What if clocks could do more than tell time — what if they could sense spacetime itself?

At the BIPM’s Scientific Conference during the 150th Anniversary of the Metre Convention, Professor Hidetoshi Katori (University of Tokyo) explained how optical lattice clocks have opened a path to accuracy at the level of 10⁻¹⁸, enabling height differences to be resolved at the centimetre scale, and offering a completely new role for clocks as relativistic sensors.


Watch our interview

Prof. Katori describes why optical lattice clocks were conceived, how millions of atoms can be interrogated at once, and why clocks at the 10⁻¹⁸ level can now detect gravity as a measurable shift in time.

[3 minutes]

Watch the interview on YouTube


Watch Professor Katori’s Keynote Address

In his #BIPM150 keynote, Prof.

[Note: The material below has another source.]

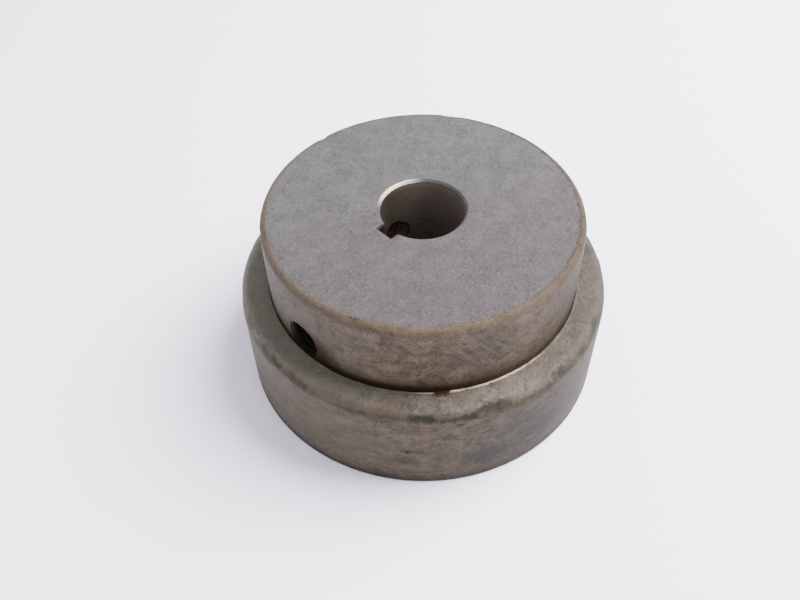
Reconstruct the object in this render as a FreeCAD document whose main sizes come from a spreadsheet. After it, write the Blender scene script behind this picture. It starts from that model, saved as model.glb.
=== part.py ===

Katori tells the story of the optical lattice concept — from early discussions as a graduate student, through the breakthrough of blackbody shift control, to commercially available transportable clocks. He also demonstrates how clocks can detect gravitational redshift in real environments — from tower experiments to tectonic uplift after the Tōhoku earthquake — and explores the future: optical clocks as quantum sensors capable of probing unexplored science and geophysics.

[36 minutes]

Watch the keynote


About the speaker

Professor Hidetoshi Katori is a physicist at the University of Tokyo and a pioneer of optical lattice clocks. His work has been central to reaching uncertainties at the 10⁻¹⁸ level — enabling new applications in fundamental physics and geodesy — and advancing the measurement science that is informing discussions on a future redefinition of the second.